-- begin --

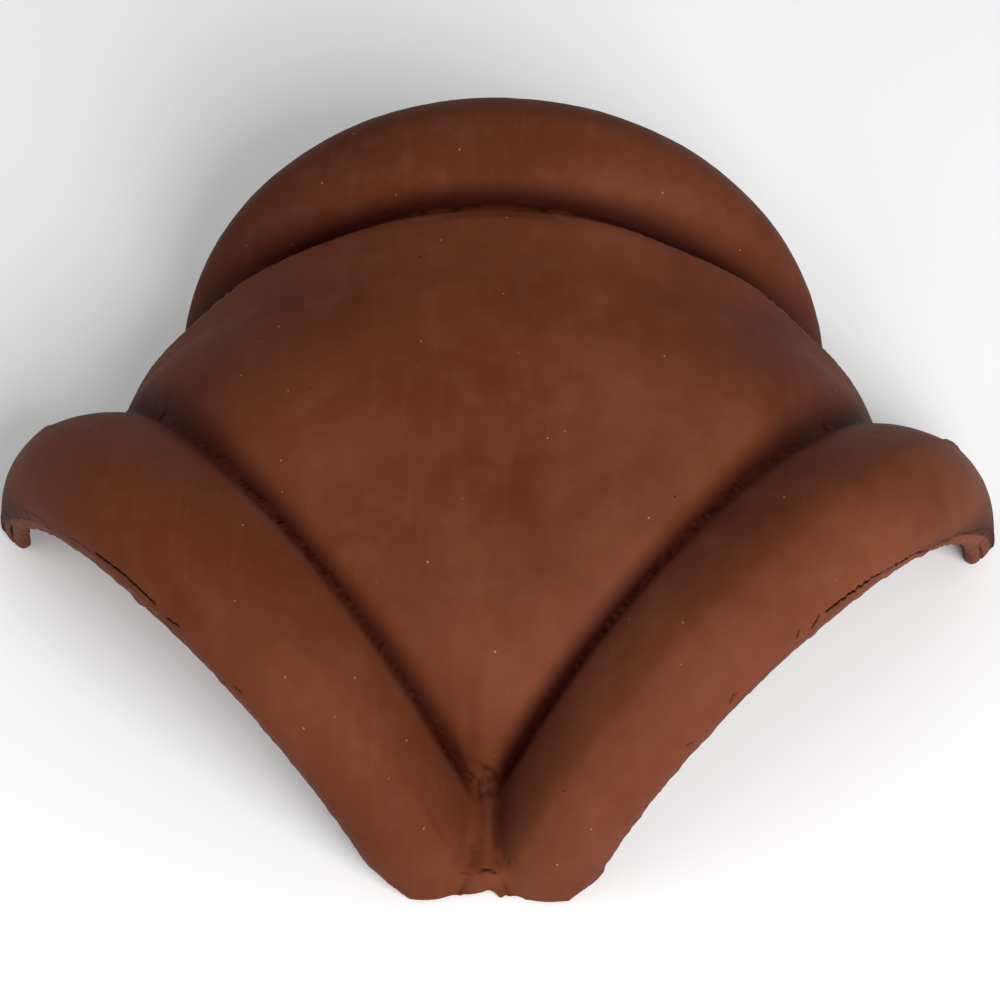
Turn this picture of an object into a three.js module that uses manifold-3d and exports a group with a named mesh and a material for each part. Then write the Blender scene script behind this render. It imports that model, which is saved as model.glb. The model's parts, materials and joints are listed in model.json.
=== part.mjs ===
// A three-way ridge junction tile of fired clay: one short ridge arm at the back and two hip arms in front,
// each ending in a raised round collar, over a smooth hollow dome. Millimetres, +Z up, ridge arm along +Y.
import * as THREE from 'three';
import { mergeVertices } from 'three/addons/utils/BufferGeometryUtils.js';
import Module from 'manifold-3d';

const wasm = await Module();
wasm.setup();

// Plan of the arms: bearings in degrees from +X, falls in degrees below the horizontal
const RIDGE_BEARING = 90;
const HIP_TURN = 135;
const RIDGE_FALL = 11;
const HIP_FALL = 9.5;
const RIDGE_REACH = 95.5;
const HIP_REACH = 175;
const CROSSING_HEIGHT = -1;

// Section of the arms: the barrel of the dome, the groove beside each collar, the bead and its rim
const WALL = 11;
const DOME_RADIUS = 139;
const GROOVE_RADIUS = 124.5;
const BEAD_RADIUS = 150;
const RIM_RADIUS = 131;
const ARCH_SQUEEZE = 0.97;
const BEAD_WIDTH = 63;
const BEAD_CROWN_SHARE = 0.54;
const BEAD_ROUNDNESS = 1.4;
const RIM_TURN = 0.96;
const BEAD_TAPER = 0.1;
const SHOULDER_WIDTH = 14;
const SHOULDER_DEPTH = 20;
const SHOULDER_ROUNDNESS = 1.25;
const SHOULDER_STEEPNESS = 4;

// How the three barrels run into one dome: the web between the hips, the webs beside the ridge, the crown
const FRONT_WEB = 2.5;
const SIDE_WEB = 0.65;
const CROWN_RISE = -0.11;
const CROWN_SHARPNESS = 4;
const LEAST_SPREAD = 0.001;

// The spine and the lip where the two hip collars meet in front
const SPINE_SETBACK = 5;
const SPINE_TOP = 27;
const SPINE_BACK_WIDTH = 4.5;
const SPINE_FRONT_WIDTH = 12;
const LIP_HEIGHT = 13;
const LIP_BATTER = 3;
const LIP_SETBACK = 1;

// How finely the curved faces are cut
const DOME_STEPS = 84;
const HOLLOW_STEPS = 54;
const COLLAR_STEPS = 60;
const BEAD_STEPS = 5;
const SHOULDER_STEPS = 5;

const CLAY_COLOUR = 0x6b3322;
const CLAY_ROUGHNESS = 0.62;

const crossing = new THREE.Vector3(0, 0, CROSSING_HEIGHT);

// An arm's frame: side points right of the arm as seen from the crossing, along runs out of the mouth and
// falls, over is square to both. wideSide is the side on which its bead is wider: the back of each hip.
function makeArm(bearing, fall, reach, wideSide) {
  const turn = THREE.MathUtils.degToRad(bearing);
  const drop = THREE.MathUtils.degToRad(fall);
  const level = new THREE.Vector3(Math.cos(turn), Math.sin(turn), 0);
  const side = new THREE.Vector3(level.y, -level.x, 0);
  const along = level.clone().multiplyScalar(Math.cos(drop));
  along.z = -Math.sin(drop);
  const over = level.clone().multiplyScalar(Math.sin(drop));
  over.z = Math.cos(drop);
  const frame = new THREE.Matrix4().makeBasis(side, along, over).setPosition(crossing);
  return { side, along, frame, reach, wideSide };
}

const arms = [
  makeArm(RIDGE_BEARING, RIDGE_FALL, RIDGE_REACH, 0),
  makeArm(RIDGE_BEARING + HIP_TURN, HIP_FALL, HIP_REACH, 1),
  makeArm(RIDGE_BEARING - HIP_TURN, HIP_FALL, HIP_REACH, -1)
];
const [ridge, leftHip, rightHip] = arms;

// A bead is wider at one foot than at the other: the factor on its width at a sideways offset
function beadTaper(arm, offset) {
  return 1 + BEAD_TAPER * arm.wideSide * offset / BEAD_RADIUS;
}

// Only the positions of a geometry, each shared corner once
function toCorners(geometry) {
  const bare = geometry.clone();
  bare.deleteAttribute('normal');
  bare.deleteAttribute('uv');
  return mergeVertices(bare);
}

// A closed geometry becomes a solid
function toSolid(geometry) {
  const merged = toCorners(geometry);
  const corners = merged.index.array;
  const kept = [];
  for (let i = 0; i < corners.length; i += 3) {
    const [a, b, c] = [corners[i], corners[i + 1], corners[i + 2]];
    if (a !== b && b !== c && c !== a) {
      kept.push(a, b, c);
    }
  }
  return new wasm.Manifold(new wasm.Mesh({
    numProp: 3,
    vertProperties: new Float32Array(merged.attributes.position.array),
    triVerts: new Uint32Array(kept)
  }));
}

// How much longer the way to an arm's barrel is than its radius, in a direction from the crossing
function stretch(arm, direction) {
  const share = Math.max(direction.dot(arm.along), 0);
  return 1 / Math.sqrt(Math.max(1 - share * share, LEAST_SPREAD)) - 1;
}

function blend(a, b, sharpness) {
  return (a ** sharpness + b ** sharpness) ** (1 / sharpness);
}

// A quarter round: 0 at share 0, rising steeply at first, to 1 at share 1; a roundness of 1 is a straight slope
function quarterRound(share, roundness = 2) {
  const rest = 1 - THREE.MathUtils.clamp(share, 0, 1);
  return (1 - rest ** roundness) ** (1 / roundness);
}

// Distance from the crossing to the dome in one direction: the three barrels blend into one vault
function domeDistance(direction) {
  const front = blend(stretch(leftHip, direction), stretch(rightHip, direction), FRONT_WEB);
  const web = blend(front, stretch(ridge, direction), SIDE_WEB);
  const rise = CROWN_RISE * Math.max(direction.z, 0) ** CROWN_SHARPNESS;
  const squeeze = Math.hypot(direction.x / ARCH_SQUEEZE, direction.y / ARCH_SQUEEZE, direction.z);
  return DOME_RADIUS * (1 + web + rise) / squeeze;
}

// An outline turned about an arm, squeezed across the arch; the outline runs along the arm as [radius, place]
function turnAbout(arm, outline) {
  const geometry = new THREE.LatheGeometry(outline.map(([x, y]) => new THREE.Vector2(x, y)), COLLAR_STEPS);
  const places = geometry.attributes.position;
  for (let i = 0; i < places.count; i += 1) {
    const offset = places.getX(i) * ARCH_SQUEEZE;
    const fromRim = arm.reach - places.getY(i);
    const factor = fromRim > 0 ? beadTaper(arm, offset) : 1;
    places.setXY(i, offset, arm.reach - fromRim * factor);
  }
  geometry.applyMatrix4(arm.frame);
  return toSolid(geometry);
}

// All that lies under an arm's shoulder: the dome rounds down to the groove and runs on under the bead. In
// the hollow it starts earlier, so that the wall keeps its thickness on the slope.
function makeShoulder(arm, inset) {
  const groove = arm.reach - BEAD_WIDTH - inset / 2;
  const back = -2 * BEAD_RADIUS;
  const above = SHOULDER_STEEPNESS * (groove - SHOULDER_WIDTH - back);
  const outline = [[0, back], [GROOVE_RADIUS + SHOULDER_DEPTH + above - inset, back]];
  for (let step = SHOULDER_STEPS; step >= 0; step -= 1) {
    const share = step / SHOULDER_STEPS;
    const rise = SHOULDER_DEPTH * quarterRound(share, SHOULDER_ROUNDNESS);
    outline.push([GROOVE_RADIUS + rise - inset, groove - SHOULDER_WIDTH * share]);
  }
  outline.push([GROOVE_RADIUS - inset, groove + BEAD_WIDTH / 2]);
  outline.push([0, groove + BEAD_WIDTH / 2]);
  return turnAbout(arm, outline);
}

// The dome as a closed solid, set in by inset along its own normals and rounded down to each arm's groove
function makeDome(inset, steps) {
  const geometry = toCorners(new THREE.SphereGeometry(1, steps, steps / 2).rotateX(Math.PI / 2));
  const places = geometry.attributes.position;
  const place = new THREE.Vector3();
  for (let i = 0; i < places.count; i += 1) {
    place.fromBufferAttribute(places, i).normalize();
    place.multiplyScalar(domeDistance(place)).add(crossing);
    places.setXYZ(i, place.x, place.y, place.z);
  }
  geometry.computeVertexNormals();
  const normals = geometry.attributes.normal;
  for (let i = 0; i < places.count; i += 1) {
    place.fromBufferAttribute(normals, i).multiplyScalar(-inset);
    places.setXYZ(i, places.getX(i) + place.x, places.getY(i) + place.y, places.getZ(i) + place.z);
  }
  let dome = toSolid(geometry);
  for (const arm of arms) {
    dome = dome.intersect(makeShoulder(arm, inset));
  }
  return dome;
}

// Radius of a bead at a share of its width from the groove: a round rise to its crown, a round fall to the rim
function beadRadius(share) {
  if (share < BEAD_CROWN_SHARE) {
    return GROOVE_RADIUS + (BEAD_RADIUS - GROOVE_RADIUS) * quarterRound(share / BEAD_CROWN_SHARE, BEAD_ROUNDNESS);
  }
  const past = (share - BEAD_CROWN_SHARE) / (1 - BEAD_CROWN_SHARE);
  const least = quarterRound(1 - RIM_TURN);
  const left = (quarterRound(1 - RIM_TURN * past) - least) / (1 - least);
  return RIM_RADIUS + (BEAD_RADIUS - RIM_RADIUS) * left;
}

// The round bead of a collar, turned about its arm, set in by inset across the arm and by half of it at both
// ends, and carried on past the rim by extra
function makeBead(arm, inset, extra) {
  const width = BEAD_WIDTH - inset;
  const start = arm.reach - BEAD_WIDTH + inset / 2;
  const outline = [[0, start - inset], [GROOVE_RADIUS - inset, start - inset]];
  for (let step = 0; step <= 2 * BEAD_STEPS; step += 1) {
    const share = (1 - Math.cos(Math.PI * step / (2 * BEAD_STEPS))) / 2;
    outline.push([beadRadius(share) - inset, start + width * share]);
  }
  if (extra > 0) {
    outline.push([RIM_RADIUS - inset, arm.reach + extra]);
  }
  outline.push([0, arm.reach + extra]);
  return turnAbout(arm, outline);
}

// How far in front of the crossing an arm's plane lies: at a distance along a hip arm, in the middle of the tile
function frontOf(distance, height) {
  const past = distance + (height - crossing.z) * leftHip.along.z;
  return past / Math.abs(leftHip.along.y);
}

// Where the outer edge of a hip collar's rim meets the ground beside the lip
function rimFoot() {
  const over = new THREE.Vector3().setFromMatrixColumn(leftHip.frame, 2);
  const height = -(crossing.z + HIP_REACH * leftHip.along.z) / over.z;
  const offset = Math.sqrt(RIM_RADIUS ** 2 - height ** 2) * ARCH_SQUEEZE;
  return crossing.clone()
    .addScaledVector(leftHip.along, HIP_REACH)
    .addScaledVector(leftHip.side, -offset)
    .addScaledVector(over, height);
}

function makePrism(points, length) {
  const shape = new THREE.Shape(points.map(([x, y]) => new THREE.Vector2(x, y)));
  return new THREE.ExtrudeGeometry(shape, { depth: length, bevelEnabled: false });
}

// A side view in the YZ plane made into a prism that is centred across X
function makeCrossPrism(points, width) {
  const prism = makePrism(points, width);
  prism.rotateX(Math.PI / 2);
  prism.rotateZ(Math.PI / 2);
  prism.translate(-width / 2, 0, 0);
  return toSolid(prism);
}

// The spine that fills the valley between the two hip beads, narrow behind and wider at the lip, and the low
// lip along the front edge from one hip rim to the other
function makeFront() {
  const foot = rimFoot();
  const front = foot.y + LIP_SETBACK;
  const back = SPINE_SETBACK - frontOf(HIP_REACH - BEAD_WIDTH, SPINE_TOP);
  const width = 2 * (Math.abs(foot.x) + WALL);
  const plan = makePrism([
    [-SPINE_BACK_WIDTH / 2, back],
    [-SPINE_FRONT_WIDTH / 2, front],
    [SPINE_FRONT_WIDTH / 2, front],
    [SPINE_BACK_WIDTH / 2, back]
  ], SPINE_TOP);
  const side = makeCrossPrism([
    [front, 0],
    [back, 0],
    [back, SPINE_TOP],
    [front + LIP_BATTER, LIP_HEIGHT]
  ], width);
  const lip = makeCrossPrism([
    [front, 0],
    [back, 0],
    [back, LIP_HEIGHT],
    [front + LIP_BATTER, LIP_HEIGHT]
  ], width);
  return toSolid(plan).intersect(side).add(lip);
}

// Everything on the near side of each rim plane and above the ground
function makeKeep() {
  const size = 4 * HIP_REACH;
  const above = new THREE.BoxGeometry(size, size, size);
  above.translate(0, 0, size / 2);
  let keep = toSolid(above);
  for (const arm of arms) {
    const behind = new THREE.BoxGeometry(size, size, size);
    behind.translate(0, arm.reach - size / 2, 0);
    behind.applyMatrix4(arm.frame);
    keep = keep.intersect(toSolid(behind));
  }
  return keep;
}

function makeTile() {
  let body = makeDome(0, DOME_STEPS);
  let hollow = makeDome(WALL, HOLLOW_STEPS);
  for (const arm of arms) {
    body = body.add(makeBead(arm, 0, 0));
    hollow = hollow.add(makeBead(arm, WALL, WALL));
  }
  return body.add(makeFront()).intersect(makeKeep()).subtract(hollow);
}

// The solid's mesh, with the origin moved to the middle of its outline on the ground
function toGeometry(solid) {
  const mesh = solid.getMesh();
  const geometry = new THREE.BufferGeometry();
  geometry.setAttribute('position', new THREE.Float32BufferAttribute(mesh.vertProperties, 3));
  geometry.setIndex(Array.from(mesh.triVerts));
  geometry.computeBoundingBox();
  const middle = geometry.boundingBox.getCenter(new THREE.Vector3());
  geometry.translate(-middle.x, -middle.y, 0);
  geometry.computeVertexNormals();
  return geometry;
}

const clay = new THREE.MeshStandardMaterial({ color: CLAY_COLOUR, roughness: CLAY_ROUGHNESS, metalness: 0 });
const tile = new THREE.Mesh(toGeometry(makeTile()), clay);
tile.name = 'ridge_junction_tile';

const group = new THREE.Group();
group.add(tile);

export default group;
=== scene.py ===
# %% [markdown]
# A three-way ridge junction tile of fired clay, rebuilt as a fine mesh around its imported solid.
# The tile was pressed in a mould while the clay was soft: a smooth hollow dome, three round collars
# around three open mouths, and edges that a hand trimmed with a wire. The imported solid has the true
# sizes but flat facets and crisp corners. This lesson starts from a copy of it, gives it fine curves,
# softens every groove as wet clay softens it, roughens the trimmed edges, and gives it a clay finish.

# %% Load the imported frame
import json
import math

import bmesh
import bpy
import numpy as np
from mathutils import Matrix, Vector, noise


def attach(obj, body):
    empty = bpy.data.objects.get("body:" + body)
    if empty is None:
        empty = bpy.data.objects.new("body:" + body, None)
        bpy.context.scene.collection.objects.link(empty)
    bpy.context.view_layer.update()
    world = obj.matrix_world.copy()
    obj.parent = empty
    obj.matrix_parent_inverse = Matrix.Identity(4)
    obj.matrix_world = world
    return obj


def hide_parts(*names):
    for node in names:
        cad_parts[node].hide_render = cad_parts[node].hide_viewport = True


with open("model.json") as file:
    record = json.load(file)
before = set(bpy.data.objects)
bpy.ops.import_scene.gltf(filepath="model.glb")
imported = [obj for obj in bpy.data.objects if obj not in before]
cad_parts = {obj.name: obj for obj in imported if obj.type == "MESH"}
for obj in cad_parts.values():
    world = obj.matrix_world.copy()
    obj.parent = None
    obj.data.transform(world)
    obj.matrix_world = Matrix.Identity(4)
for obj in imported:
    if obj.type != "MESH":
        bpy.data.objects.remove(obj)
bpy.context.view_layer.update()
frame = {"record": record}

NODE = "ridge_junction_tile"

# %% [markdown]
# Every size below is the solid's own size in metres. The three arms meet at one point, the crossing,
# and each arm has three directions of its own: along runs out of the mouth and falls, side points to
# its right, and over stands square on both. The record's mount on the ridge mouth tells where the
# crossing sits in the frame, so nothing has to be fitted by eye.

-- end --

DIRECTION: Locate all lines holding the word "frame", then copy them out.

ANSWER FOR THE TASK:
// An arm's frame: side points right of the arm as seen from the crossing, along runs out of the mouth and
  const frame = new THREE.Matrix4().makeBasis(side, along, over).setPosition(crossing);
  return { side, along, frame, reach, wideSide };
  geometry.applyMatrix4(arm.frame);
  const over = new THREE.Vector3().setFromMatrixColumn(leftHip.frame, 2);
    behind.applyMatrix4(arm.frame);
# %% Load the imported frame
frame = {"record": record}
# crossing sits in the frame, so nothing has to be fitted by eye.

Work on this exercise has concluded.